Rail: It’s interesting because they’re distinct characters, but… in the MFA classroom, we’re told that every character must have his or her own way of speaking; these are different people, etc. Characters don’t speak the same way. They’re individuals. Not reducible to each other. But you break that rule and by following through with it, and by making that part of the point of the novel, you justify it very well. Was there ever anxiety about breaking that rule or other rules?
Coventry: No not at all. I don’t know what the rules of writing are. If you’re trying to communicate something original and fresh, there are no rules. You learn to write and pick up things and you learn what makes a good sentence and a good paragraph and a good chapter. In order to create the thing you’re trying to produce, I refer to what you have to find as the third thing. You put two things together, and you create a third thing. I’m always looking for two things to put together. I’m seeking this third thing. The sublime, let’s call it that. The only way to create a sense of the sublime is to put two things together which have not been put together before. Then you have the third thing.
I don’t really think about the rules. I’m always looking for new word combinations, new images. But like every other writer, I have a limited skill set and I work within that. You did an MFA didn’t you? At Brown?
Rail: That’s right. It’s a relatively experimental program. A great program, though. I learned a lot. You learn a lot just from the time you spend writing, which, I hadn’t spent that much time writing before.
One last question for the interview. The reason I was taken by the novel and decided to read it and interview you, is how richly you write about landscape. The rhythmic description means a lot to me. It’s interesting to hear you talk about violence and memory. But in a lot of ways you’re memorializing a French landscape that is gone. And you’re doing it lovingly. I wonder about what it was like to write that landscape. There is a real respect for what is. For what’s there.
Coventry: I love landscape, simple as that. I love writing about it. My narrator loves it as well. To tell you the truth, I don’t know much about writing that stuff. It comes very naturally for me, though. I love driving through the countryside and such forth. I’m lucky to live in a house that looks on the Pacific Ocean; I have mountain ranges all around me. It’s amazing. I’m very lucky.
I think when you write about something you love, you don’t really need to think about it. You don’t need to put too much effort into it. I don’t even really doing it terribly much. I’ve never been to France. I looked at pictures and followed roads on Google Earth. I roamed through the countryside that way. That stuff was effortless; I hope it comes through in the writing.

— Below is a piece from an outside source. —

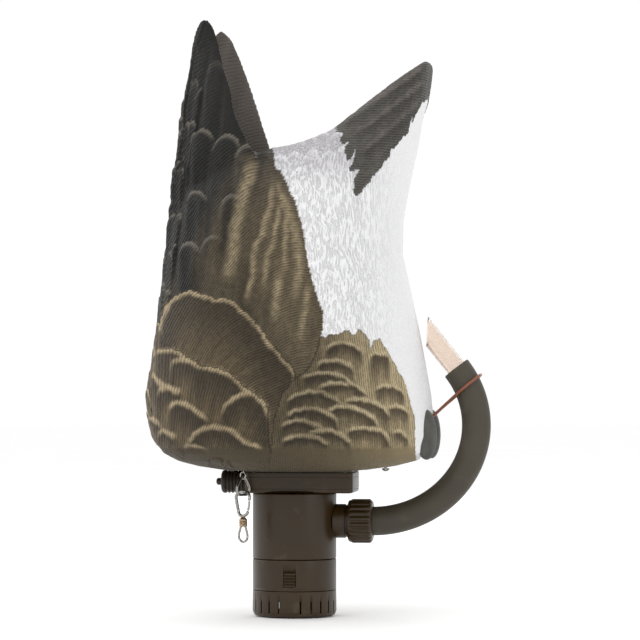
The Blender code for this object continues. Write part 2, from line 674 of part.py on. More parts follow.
def make_motor():
    can = [(2.2, 38.6), (MOTOR_R / MM, 38.6), (MOTOR_R / MM, 84.0), (15.8, 84.0), (15.8, 39.8), (2.2, 39.8)]
    finish("motor_can", turn(can, 24), steel())
    cap = [(2.6, 84.3), (MOTOR_R / MM, 84.3), (MOTOR_R / MM, 86.6), (15.5, 87.6), (2.6, 87.6)]
    finish("motor_end_cap", turn(cap, 24), black_plastic())
    finish("magnet_ring", turn(ring_profile(11.5, 15.4, 46.0, 74.0), 20), black_plastic())
    finish("lower_bearing", turn(ring_profile(1.9, 5.0, 40.1, 43.6), 16), brass())
    finish("upper_bearing", turn(ring_profile(1.9, 5.0, 80.6, 84.0), 16), brass())
    finish("armature", turn(ring_profile(1.9, 10.6, 48.0, 72.0), 20), copper())
    finish("commutator", turn(ring_profile(1.9, 4.4, 73.0, 79.6), 16), copper())
    for name, side in (("near_brush", -1), ("far_brush", 1)):
        low_y, high_y = sorted((side * 4.8 * MM, side * 11.0 * MM))
        finish(name, block((-1.6 * MM, low_y, 74.6 * MM), (1.6 * MM, high_y, 78.0 * MM)), black_plastic())
    finish("motor_shaft", turn(disc_profile(SHAFT_R / MM, 24.4, 83.0), 12), steel())
    finish("shaft_seal", turn(ring_profile(1.95, 6.0, 35.3, 38.3), 16), black_rubber())
    plate = finish("diffuser_plate", turn(ring_profile(6.3, 25.5, 36.0, 38.2), 24), brown_plastic())
    ports = bmesh.new()
    for k in range(DIFFUSER_PORTS):
        angle = 2 * pi * k / DIFFUSER_PORTS
        spot = (DIFFUSER_PORT_CIRCLE * cos(angle), DIFFUSER_PORT_CIRCLE * sin(angle), 0)
        merge(ports, turn(disc_profile(2.6, 34.0, 40.0), 8, spot))
    combine(plate, finish("diffuser_port_form", ports, brown_plastic()))
    o_ring = [(27.75 + 0.5 * cos(2 * pi * k / 6), 44.8 + 0.5 * sin(2 * pi * k / 6)) for k in range(6)]
    finish("housing_o_ring", turn(o_ring, 28), black_rubber())


def make_impeller():
    """Back plate and hub with straight radial vanes under the plate."""
    hub = [(1.9, 24.6), (5.0, 24.6), (5.0, 30.6), (20.0, 30.6), (20.0, 32.6), (1.9, 32.6)]
    impeller = finish("impeller", turn(hub, 24), black_plastic())
    vanes = bmesh.new()
    for k in range(IMPELLER_VANES):
        vane = block((3.4 * MM, -1 * MM, 24.4 * MM), (19.0 * MM, 1 * MM, 31.4 * MM))
        bmesh.ops.rotate(vane, verts=vane.verts, matrix=Matrix.Rotation(2 * pi * k / IMPELLER_VANES, 3, "Z"))
        merge(vanes, vane)
    combine(impeller, finish("vane_form", vanes, black_plastic()), "UNION")


# ---- outlet, hose, nozzle ---------------------------------------------------------------------
def make_nut():
    """A gland nut with grip ribs, a thread bore at the pump side and a hose hole at the other."""
    ribs = NUT_RIBS * 2
    crest = NUT_R / MM
    stations = [(40.8, crest - 1.1, crest - 1.1), (41.8, crest - 0.3, crest - 0.9),
                (57.2, crest, crest - 0.9), (58.6, crest - 1.0, crest - 1.4),
                (59.0, crest - 2.0, crest - 2.0)]
    rings = []
    for x, high, low in stations:
        ring = []
        for i in range(ribs):
            radius = (high if i % 2 else low) * MM
            angle = 2 * pi * (i + 0.5) / ribs
            ring.append((x * MM, radius * sin(angle), OUTLET_Z + radius * cos(angle)))
        rings.append(ring)
    for x, radius in [(59.0, 11.1), (53.4, 11.1), (53.4, 13.1), (40.8, 13.1)]:
        ring = []
        for i in range(ribs):
            angle = 2 * pi * (i + 0.5) / ribs
            ring.append((x * MM, radius * MM * sin(angle), OUTLET_Z + radius * MM * cos(angle)))
        rings.append(ring)
    finish("outlet_nut", loft(rings, closed=True), brown_plastic(), (NUT_X[0], 0, OUTLET_Z))
    seal = turn(ring_profile(11.1, 12.6, 50.0, 53.0), 20, (0, 0, OUTLET_Z), "X")
    finish("hose_seal", seal, black_rubber())


def hose_point(angle):
    """A point on the hose's bend: a quarter-and-more of an ellipse."""
    return Vector((HOSE_ARC_CENTRE[0] + HOSE_ARC_RADII[0] * sin(angle), 0,
                   HOSE_ARC_CENTRE[1] - HOSE_ARC_RADII[1] * cos(angle)))


def hose_direction(angle):
    return Vector((HOSE_ARC_RADII[0] * cos(angle), 0, HOSE_ARC_RADII[1] * sin(angle))).normalized()


def make_hose():
    path = [Vector((HOSE_START_X, 0, OUTLET_Z))]
    path += [hose_point(HOSE_ARC_END * k / HOSE_SPANS) for k in range(HOSE_SPANS + 1)]
    finish("hose", pipe(path, HOSE_R, HOSE_BORE_R, 12), black_rubber())


def make_nozzle():
    """A clear tube pushed into the hose's end, with its mouth cut on the slant."""
    end = hose_point(HOSE_ARC_END)
    along = hose_direction(HOSE_ARC_END)
    side = Vector((0, 1, 0))
    across = side.cross(along).normalized()
    if across.x < 0:
        across = -across
    sides = 16
    slope = (NOZZLE_LONG - NOZZLE_SHORT) / (2 * NOZZLE_R)
    rings = []
    for radius, mouth in ((NOZZLE_R, False), (NOZZLE_R, True), (NOZZLE_BORE_R, True), (NOZZLE_BORE_R, False)):
        ring = []
        for i in range(sides):
            angle = 2 * pi * i / sides
            reach = across * cos(angle) * radius + side * sin(angle) * radius
            length = -NOZZLE_INSERT
            if mouth:
                length = (NOZZLE_LONG + NOZZLE_SHORT) / 2 + slope * cos(angle) * radius
            ring.append(end + along * length + reach)
        rings.append(ring)
    finish("nozzle", loft(rings, closed=True), clear_plastic(), end)


def make_tie_wire():
    """One wire that leaves the belly, goes round the hose and comes back beside its start."""
    centre = hose_point(TIE_ANGLE)
    along = hose_direction(TIE_ANGLE)
    out = Vector((along.z, 0, -along.x))
    out.rotate(Matrix.Rotation(-TIE_TILT, 3, "Y"))
    side = Vector((0, -1, 0))
    near_end = [Vector((104.9, -3.0, 150.0)) * MM, Vector((111.0, -2.6, 155.5)) * MM]
    far_end = [Vector((p.x, -p.y, p.z)) for p in reversed(near_end)]
    points = list(near_end)
    for step in range(2, 15):
        angle = 2 * pi * step / 16
        points.append(centre - out * cos(angle) * TIE_RING_R * 1.03 + side * sin(angle) * TIE_RING_R)
    points += far_end
    finish("tie_wire", rod(smooth_curve(points, 1), TIE_WIRE_R, 6), copper())


# ---- anchor tackle ----------------------------------------------------------------------------
def tackle_point(along_hook, along_ring, z):
    """A point from its offsets in the hook's plane and in the ring's plane."""
    hook_way = Vector((cos(TACKLE_TURN), sin(TACKLE_TURN), 0))
    ring_way = Vector((sin(TACKLE_TURN), -cos(TACKLE_TURN), 0))
    return Vector((*TACKLE_XY, z)) + hook_way * along_hook + ring_way * along_ring


def wire_loop(half_width, half_height, centre_z):
    """The centre line of an upright oval loop in the hook's plane."""
    loop = []
    for k in range(LOOP_POINTS):
        angle = 2 * pi * k / LOOP_POINTS
        loop.append(tackle_point(half_width * sin(angle), 0, centre_z + half_height * cos(angle)))
    return loop


def make_eyelet():
    """A screw eye in the shell's floor; its loop lies in the hook's plane."""
    loop = wire_loop(EYELET_R, EYELET_R, EYELET_Z)
    eyelet = finish("anchor_eyelet", rod(loop, EYELET_WIRE_R, 6, closed=True), steel())
    shank = turn(disc_profile(0.95, 107.4, 112.0), 10, (*TACKLE_XY, 0))
    combine(eyelet, finish("eyelet_shank_form", shank, steel()), "UNION")
    profile = [(0, 107.8), (1.8, 108.2), (2.9, 109.6), (2.9, 110.2), (1.2, 110.2), (1.2, 118.0), (0, 119.0)]
    finish("underside_screw", turn(profile, 12, (BELLY_SCREW_X, 0, 0)), steel())


def make_tackle_ring():
    half = RING_HALF_WIDTH
    apex = RING_TOP_Z
    foot = RING_BOTTOM_Z
    corners = [(0, apex), (1.5 * MM, apex - 1.2 * MM), (half * 0.62, apex - 7.5 * MM),
               (half, foot + 3.2 * MM), (half - 1.0 * MM, foot + 0.5 * MM), (half * 0.5, foot), (0, foot)]
    outline = corners + [(-s, z) for s, z in corners[-2:0:-1]]
    path = smooth_curve([tackle_point(0, s, z) for s, z in outline], 2, closed=True)
    finish("tackle_ring", rod(path, RING_WIRE_R, 6, closed=True), steel(),
           tackle_point(0, 0, EYELET_Z - EYELET_R))


def make_snap_hook():
    """The hook's frame: a straight bar, the bow over the ring and the foot; the gate is apart."""
    outline = [(5.9, 87.5), (6.2, 89.6), (5.0, 92.0), (2.4, 93.3), (-1.2, 93.5), (-4.8, 92.3), (-6.8, 89.6),
               (-6.4, 86.0), (-5.2, 81.0), (-3.9, 76.8), (-1.8, 75.5), (1.0, 75.6), (3.4, 77.0), (4.6, 78.4)]
    path = smooth_curve([tackle_point(s * MM, 0, z * MM) for s, z in outline], 2)
    finish("snap_hook", rod(path, HOOK_WIRE_R, 6), steel(), tackle_point(0, 0, RING_BOTTOM_Z))
    gate_line = [(4.9, 79.9), (5.6, 83.0), (5.9, 86.0)]
    gate = smooth_curve([tackle_point(s * MM, 0, z * MM) for s, z in gate_line], 2)
    finish("snap_gate", rod(gate, GATE_WIRE_R, 8), steel(), gate[0])


def make_swivel():
    """Barrel and lower eye: the barrel's neck hangs from the hook's foot, the eye turns in it."""
    finish("swivel_barrel", turn([(0, 68.4), (2.4, 68.4), (3.0, 69.4), (3.0, 71.8), (2.0, 74.2), (0, 74.2)],
                                 14, (*TACKLE_XY, 0)), brass())
    loop = wire_loop(SWIVEL_EYE_RADII[0], SWIVEL_EYE_RADII[1], SWIVEL_EYE_Z)
    finish("swivel_eye", rod(loop, GATE_WIRE_R, 6, closed=True), steel(), (*TACKLE_XY, 68.0 * MM))


def build():
    clear_scene()
    screw_holes = screw_hole_cutter()
    make_body_shell(screw_holes)
    make_feet()
    make_mounting_box(screw_holes)
    make_gasket(screw_holes)
    make_box_screws()
    make_electronics()
    make_battery()
    make_battery_strap()
    make_leads()
    make_switch()
    make_strainer()
    make_base_ring()
    make_latch_tabs()
    make_housing()
    make_motor()
    make_impeller()
    make_nut()
    make_hose()
    make_nozzle()
    make_tie_wire()
    make_eyelet()
    make_tackle_ring()
    make_snap_hook()
    make_swivel()


build()
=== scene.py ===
import json
from functools import cache
from math import cos, pi, radians, sin, sqrt

import bmesh
import bpy
import numpy as np
from mathutils import Matrix, Vector


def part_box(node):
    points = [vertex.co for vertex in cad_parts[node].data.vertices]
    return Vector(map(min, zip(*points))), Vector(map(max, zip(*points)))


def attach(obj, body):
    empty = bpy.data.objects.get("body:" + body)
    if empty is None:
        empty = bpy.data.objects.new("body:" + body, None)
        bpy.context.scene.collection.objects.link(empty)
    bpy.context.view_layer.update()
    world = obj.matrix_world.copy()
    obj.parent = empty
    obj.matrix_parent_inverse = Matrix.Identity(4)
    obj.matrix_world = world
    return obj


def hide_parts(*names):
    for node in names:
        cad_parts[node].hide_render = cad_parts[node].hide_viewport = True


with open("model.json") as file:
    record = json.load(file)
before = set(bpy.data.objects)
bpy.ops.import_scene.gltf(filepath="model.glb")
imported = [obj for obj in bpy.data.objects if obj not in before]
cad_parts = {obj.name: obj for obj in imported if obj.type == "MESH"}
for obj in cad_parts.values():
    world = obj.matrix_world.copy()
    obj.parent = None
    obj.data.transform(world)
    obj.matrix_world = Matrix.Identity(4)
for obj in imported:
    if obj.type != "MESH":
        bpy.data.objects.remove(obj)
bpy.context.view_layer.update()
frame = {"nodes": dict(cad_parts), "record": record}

MM = 0.001
RANDOM = np.random.default_rng(7)

# ---- camera
VIEW_AZIMUTH = radians(6.5)
VIEW_DISTANCE = 2200.0            # mm
VIEW_HEIGHT = 165.0               # mm
VIEW_AIM = (19.0, 221.0)          # mm across and up in the picture plane through the pump's axis
VIEW_SPAN = 480.0                 # mm that the square picture covers there
SENSOR_WIDTH = 36.0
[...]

Rail: There’s no distance you feel the writer is taking. Also, how many drafts of this did you produce?
Coventry: Drafts are a funny word. I’m not sure. I remember finishing a first draft in 2013. It was pretty bad but it was a draft. The first draft is—you get to the end point.
Rail: You give yourself a frame.
Coventry: Yes, and I kept rewriting passages until they were all talking to each other. And because I couldn’t read it because of my illness, I gave it to friends and they would report back on how it was going. And finally I gave it to a particular friend and he said, it’s great, just cut 20,000 words. So for weeks I would lie on the couch and my wife would read it aloud to me, and I would say cut that, change the sentence to that. That chapter can go. And we got it down to the length it is now. That was the final draft. The point you realize it’s at its end is when it has its own consciousness, its own kind of mind.